There is insufficient legal expertise here to justify commenting on whether the judge ruled according to law. But no expertise is needed to wonder whether Vermont law, or its application or both are consistent with transparent government.
Another recent post (Vermont’s Fine Whine, October 15) noted that the state’s economy was in remarkably good shape, especially considering its rural make-up, and the fact that in today’s economy. “the advantages go to concentration and consolidation.”
Two new and possibly disturbing pieces of evidence to support that conclusion – the possible impending demise of the small-town post office and the small-town drug store.
According to a story in this week’s Chronicle in Orleans County (not available on its web site), a bill in Congress would allow the Postal Service to shut down small post offices that don’t pay their way.
No closures appear imminent, but according to the article, 30 small-town post offices in Vermont have not replaced postmasters or postmistresses who have retired, died, or quit. The post offices are not vacant, but are being run by an “officer in charge” without the postmaster title.
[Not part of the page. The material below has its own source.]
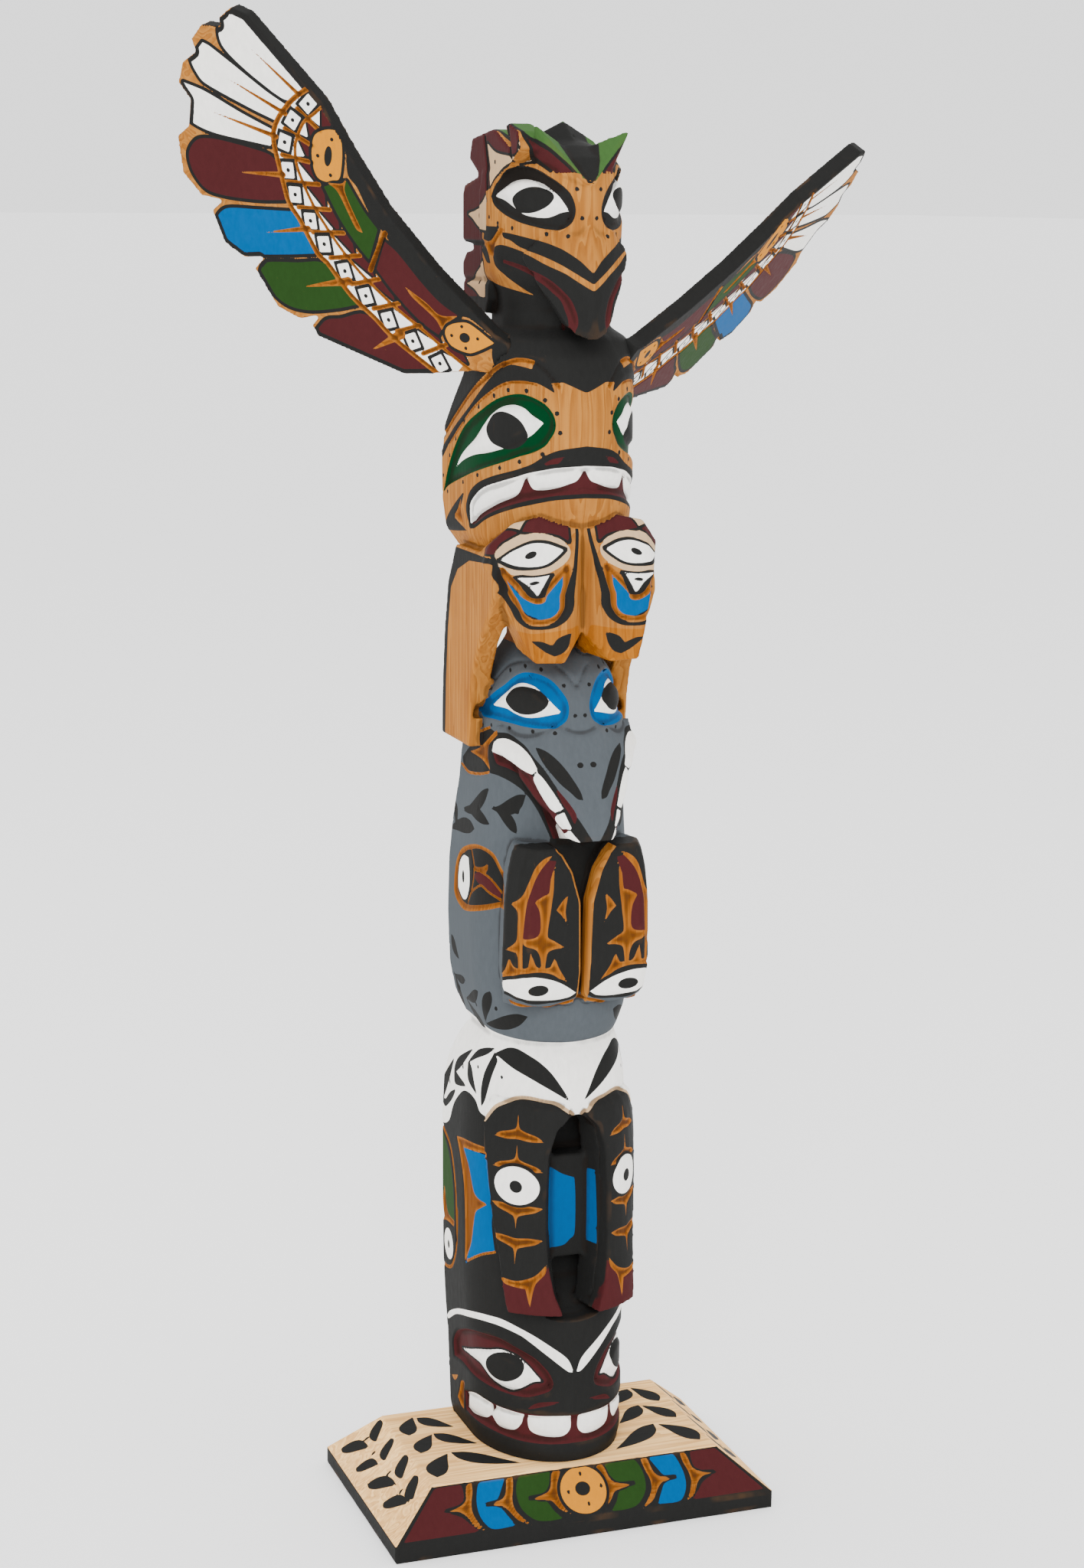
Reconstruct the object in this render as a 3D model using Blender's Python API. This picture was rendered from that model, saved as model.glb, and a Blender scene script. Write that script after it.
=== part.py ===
# Carved model totem pole: one pole, two outspread wings and a bevelled plinth.
# Metres, +Z up, front towards -Y, origin at the centre of the plinth's underside.
import math

import bpy
import bmesh
from mathutils import Vector

for old in list(bpy.data.objects):
    bpy.data.objects.remove(old, do_unlink=True)

MM = 0.001

# Plinth (mm)
PLINTH_WIDTH = 146.2
PLINTH_DEPTH = 92.3
PLINTH_HEIGHT = 21.9
RIM_HEIGHT = 6.3
SIDE_BEVEL = 18.0
FRONT_BEVEL = 13.4
RIM_ROUNDING = 0.5

# Fits (mm)
SEAT_GAP = 0.3
SLOT_GAP = 0.3

# Pole (mm)
POLE_FOOT = PLINTH_HEIGHT + SEAT_GAP
POLE_TOP = 497.0
RING_STEP = 9.0
SIDE_END = 140.0

# Carving depths (mm)
SOCKET_DEPTH = 1.5
EYEBALL_SINK = 0.4
MOUTH_DEPTH = 1.6

# Chest recess between the arms of the fourth figure (mm)
RECESS_HALF = 9.8
PANEL_FACE = -22.0
PANEL_TOP = 137.5
PANEL_FOOT = 98.6
RECESS_BACK = -13.0
ARCH_TOP = 155.6

# Wings (mm)
WING_THICK = 6.0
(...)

That’s not proof the Postal Service plans to shut down those facilities. But it is what it would do if shutting them down was the plan.
Meanwhile, the state’s independent pharmacists are circulating petitions urging support of two bills in Congress that would counter the practice by some insurance companies, big pharmacy chains, and pharmacy benefit managers to convince customers to buy their drugs only from the big chains or from on-line services.
The local druggists admit that there is a powerful incentive for consumers to forsake them and buy from the big guys – it’s cheaper. Sometimes a lot cheaper. Sometimes so much cheaper than the local druggists wonder whether some of the prices are so low that the chains are losing money on the drugs just to attract the customers and put the independent pharmacies out of business.
That’s entirely unproven, but it wouldn’t be unprecedented in the history of American business.
The price – and sometimes home delivery – make it quite sensible for people to buy their drugs from the chains and the on-line services. But sometimes a slew of reasonable individual decisions can have a social cost. A small town drug store is often also a coffee bar or café, a social center, a reason for people to come into town where they might visit other stores. Some of these stores could probably hang on without the pharmacy; others won’t, and where a town has neither a drug store nor a post office, how long will it remain a town at all, other than legally?
In a fast-moving world, trying to stay alive in the slow lane isn’t easy.